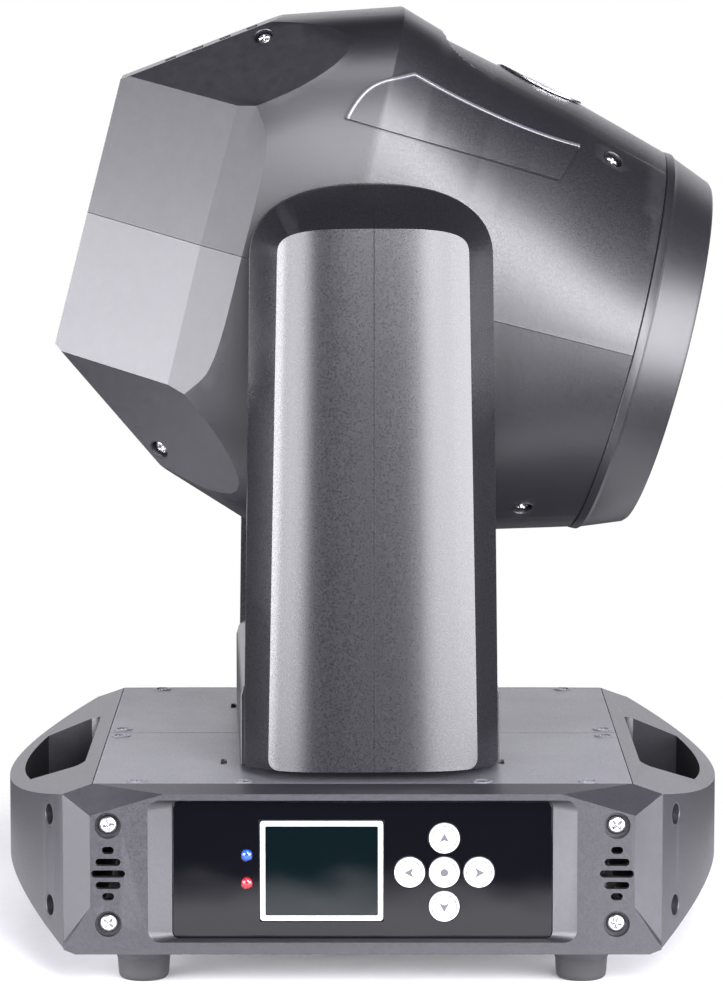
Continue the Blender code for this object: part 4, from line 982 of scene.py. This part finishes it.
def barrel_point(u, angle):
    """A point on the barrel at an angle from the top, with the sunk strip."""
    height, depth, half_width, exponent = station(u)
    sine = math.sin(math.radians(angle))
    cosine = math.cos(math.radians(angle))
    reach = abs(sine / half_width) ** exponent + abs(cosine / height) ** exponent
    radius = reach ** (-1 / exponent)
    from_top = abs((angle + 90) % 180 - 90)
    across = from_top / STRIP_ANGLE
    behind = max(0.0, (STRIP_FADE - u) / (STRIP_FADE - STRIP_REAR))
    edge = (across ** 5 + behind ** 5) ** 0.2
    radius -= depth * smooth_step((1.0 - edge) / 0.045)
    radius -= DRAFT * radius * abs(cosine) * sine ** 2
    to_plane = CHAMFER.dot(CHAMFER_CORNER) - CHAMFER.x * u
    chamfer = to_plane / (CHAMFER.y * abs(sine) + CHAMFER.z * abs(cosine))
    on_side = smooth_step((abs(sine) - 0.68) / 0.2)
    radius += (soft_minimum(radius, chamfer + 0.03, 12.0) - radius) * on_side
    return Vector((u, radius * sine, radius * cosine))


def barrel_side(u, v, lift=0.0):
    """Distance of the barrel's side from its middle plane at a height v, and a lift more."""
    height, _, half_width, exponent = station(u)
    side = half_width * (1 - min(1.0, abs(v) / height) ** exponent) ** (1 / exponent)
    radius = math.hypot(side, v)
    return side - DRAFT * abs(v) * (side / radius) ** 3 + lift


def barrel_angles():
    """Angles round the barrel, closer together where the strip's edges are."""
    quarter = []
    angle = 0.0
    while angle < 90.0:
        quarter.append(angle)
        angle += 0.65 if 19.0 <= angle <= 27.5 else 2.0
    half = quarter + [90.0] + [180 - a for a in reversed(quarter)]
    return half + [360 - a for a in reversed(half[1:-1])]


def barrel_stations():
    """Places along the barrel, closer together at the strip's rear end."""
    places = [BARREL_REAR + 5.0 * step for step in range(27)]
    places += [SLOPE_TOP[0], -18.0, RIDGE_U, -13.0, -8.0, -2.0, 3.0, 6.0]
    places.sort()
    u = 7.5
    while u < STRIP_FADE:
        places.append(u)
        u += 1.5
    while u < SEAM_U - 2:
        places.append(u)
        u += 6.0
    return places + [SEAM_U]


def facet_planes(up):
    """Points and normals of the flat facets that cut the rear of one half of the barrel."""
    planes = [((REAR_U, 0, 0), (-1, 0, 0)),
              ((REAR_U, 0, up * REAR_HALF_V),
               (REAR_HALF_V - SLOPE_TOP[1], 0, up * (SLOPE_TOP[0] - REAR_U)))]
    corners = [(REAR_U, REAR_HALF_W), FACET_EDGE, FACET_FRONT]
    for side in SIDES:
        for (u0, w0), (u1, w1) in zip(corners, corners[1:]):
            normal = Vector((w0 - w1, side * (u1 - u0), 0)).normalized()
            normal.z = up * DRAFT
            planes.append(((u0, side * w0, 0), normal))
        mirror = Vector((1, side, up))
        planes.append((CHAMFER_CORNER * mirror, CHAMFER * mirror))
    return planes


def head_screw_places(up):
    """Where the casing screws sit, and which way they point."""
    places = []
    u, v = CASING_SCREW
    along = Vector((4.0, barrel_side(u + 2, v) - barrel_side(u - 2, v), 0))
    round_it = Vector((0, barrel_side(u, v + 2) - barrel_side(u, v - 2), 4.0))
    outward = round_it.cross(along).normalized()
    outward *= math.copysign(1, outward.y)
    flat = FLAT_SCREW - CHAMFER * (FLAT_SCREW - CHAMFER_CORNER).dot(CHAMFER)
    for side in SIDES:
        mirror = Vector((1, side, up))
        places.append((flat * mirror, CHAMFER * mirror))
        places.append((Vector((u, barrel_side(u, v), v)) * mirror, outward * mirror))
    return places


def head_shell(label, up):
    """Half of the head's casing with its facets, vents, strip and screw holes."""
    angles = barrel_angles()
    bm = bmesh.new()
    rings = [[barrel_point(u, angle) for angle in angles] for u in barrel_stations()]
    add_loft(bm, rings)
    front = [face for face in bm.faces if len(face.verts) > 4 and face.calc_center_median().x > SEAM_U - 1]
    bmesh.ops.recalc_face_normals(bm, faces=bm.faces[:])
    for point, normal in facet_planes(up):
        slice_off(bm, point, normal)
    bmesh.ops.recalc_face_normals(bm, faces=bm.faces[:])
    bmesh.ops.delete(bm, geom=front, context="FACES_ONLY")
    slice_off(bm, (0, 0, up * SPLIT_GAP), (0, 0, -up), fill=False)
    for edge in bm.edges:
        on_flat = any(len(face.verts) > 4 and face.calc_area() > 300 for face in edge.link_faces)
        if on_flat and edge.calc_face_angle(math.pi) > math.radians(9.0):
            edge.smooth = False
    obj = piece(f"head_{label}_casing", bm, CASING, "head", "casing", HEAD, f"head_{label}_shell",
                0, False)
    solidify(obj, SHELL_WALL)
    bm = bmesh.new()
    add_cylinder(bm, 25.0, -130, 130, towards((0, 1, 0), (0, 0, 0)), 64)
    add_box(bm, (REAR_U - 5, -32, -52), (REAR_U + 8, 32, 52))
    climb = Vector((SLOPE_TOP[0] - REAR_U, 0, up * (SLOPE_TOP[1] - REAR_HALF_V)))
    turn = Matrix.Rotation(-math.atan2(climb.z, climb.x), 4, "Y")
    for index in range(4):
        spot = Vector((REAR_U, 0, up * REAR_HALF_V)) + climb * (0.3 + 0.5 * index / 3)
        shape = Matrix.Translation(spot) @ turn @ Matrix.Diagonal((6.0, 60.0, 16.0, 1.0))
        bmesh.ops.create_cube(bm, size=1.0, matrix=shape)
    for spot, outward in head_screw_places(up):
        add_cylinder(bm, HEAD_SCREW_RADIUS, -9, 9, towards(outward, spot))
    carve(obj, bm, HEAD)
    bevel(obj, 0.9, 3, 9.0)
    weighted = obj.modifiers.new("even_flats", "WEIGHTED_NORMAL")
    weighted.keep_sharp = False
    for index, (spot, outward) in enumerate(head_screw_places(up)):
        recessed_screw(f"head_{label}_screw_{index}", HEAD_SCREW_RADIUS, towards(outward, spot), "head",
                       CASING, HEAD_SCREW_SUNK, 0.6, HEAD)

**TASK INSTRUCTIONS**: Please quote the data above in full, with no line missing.

**OUTPUT OF THE EXERCISE**:
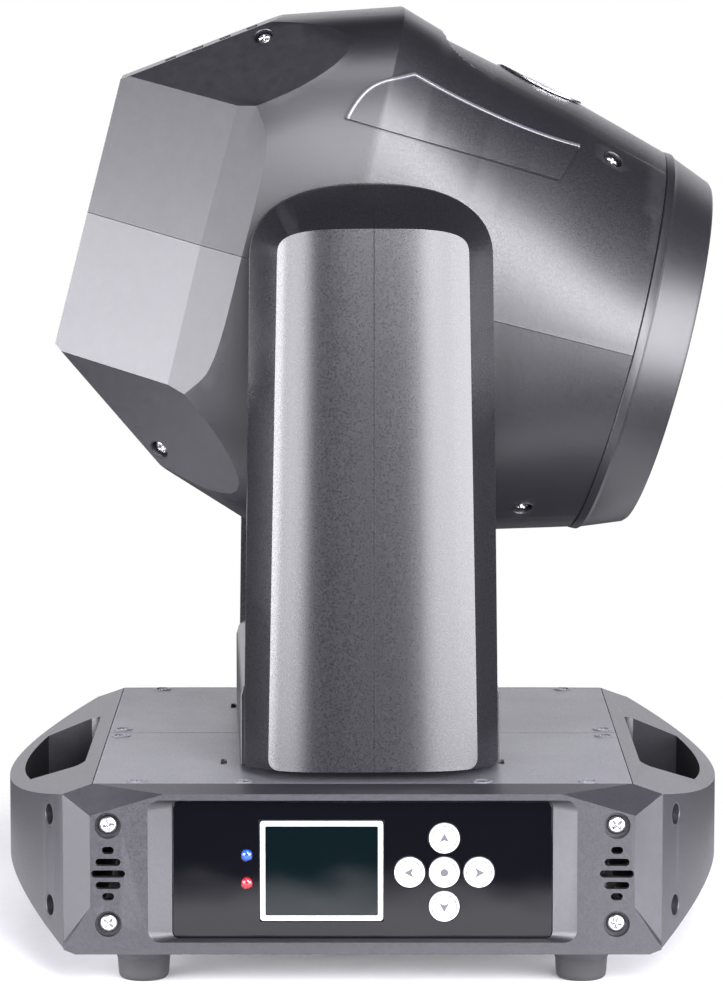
Continue the Blender code for this object: part 4, from line 982 of scene.py. This part finishes it.
def barrel_point(u, angle):
    """A point on the barrel at an angle from the top, with the sunk strip."""
    height, depth, half_width, exponent = station(u)
    sine = math.sin(math.radians(angle))
    cosine = math.cos(math.radians(angle))
    reach = abs(sine / half_width) ** exponent + abs(cosine / height) ** exponent
    radius = reach ** (-1 / exponent)
    from_top = abs((angle + 90) % 180 - 90)
    across = from_top / STRIP_ANGLE
    behind = max(0.0, (STRIP_FADE - u) / (STRIP_FADE - STRIP_REAR))
    edge = (across ** 5 + behind ** 5) ** 0.2
    radius -= depth * smooth_step((1.0 - edge) / 0.045)
    radius -= DRAFT * radius * abs(cosine) * sine ** 2
    to_plane = CHAMFER.dot(CHAMFER_CORNER) - CHAMFER.x * u
    chamfer = to_plane / (CHAMFER.y * abs(sine) + CHAMFER.z * abs(cosine))
    on_side = smooth_step((abs(sine) - 0.68) / 0.2)
    radius += (soft_minimum(radius, chamfer + 0.03, 12.0) - radius) * on_side
    return Vector((u, radius * sine, radius * cosine))


def barrel_side(u, v, lift=0.0):
    """Distance of the barrel's side from its middle plane at a height v, and a lift more."""
    height, _, half_width, exponent = station(u)
    side = half_width * (1 - min(1.0, abs(v) / height) ** exponent) ** (1 / exponent)
    radius = math.hypot(side, v)
    return side - DRAFT * abs(v) * (side / radius) ** 3 + lift


def barrel_angles():
    """Angles round the barrel, closer together where the strip's edges are."""
    quarter = []
    angle = 0.0
    while angle < 90.0:
        quarter.append(angle)
        angle += 0.65 if 19.0 <= angle <= 27.5 else 2.0
    half = quarter + [90.0] + [180 - a for a in reversed(quarter)]
    return half + [360 - a for a in reversed(half[1:-1])]


def barrel_stations():
    """Places along the barrel, closer together at the strip's rear end."""
    places = [BARREL_REAR + 5.0 * step for step in range(27)]
    places += [SLOPE_TOP[0], -18.0, RIDGE_U, -13.0, -8.0, -2.0, 3.0, 6.0]
    places.sort()
    u = 7.5
    while u < STRIP_FADE:
        places.append(u)
        u += 1.5
    while u < SEAM_U - 2:
        places.append(u)
        u += 6.0
    return places + [SEAM_U]


def facet_planes(up):
    """Points and normals of the flat facets that cut the rear of one half of the barrel."""
    planes = [((REAR_U, 0, 0), (-1, 0, 0)),
              ((REAR_U, 0, up * REAR_HALF_V),
               (REAR_HALF_V - SLOPE_TOP[1], 0, up * (SLOPE_TOP[0] - REAR_U)))]
    corners = [(REAR_U, REAR_HALF_W), FACET_EDGE, FACET_FRONT]
    for side in SIDES:
        for (u0, w0), (u1, w1) in zip(corners, corners[1:]):
            normal = Vector((w0 - w1, side * (u1 - u0), 0)).normalized()
            normal.z = up * DRAFT
            planes.append(((u0, side * w0, 0), normal))
        mirror = Vector((1, side, up))
        planes.append((CHAMFER_CORNER * mirror, CHAMFER * mirror))
    return planes


def head_screw_places(up):
    """Where the casing screws sit, and which way they point."""
    places = []
    u, v = CASING_SCREW
    along = Vector((4.0, barrel_side(u + 2, v) - barrel_side(u - 2, v), 0))
    round_it = Vector((0, barrel_side(u, v + 2) - barrel_side(u, v - 2), 4.0))
    outward = round_it.cross(along).normalized()
    outward *= math.copysign(1, outward.y)
    flat = FLAT_SCREW - CHAMFER * (FLAT_SCREW - CHAMFER_CORNER).dot(CHAMFER)
    for side in SIDES:
        mirror = Vector((1, side, up))
        places.append((flat * mirror, CHAMFER * mirror))
        places.append((Vector((u, barrel_side(u, v), v)) * mirror, outward * mirror))
    return places


def head_shell(label, up):
    """Half of the head's casing with its facets, vents, strip and screw holes."""
    angles = barrel_angles()
    bm = bmesh.new()
    rings = [[barrel_point(u, angle) for angle in angles] for u in barrel_stations()]
    add_loft(bm, rings)
    front = [face for face in bm.faces if len(face.verts) > 4 and face.calc_center_median().x > SEAM_U - 1]
    bmesh.ops.recalc_face_normals(bm, faces=bm.faces[:])
    for point, normal in facet_planes(up):
        slice_off(bm, point, normal)
    bmesh.ops.recalc_face_normals(bm, faces=bm.faces[:])
    bmesh.ops.delete(bm, geom=front, context="FACES_ONLY")
    slice_off(bm, (0, 0, up * SPLIT_GAP), (0, 0, -up), fill=False)
    for edge in bm.edges:
        on_flat = any(len(face.verts) > 4 and face.calc_area() > 300 for face in edge.link_faces)
        if on_flat and edge.calc_face_angle(math.pi) > math.radians(9.0):
            edge.smooth = False
    obj = piece(f"head_{label}_casing", bm, CASING, "head", "casing", HEAD, f"head_{label}_shell",
                0, False)
    solidify(obj, SHELL_WALL)
    bm = bmesh.new()
    add_cylinder(bm, 25.0, -130, 130, towards((0, 1, 0), (0, 0, 0)), 64)
    add_box(bm, (REAR_U - 5, -32, -52), (REAR_U + 8, 32, 52))
    climb = Vector((SLOPE_TOP[0] - REAR_U, 0, up * (SLOPE_TOP[1] - REAR_HALF_V)))
    turn = Matrix.Rotation(-math.atan2(climb.z, climb.x), 4, "Y")
    for index in range(4):
        spot = Vector((REAR_U, 0, up * REAR_HALF_V)) + climb * (0.3 + 0.5 * index / 3)
        shape = Matrix.Translation(spot) @ turn @ Matrix.Diagonal((6.0, 60.0, 16.0, 1.0))
        bmesh.ops.create_cube(bm, size=1.0, matrix=shape)
    for spot, outward in head_screw_places(up):
        add_cylinder(bm, HEAD_SCREW_RADIUS, -9, 9, towards(outward, spot))
    carve(obj, bm, HEAD)
    bevel(obj, 0.9, 3, 9.0)
    weighted = obj.modifiers.new("even_flats", "WEIGHTED_NORMAL")
    weighted.keep_sharp = False
    for index, (spot, outward) in enumerate(head_screw_places(up)):
        recessed_screw(f"head_{label}_screw_{index}", HEAD_SCREW_RADIUS, towards(outward, spot), "head",
                       CASING, HEAD_SCREW_SUNK, 0.6, HEAD)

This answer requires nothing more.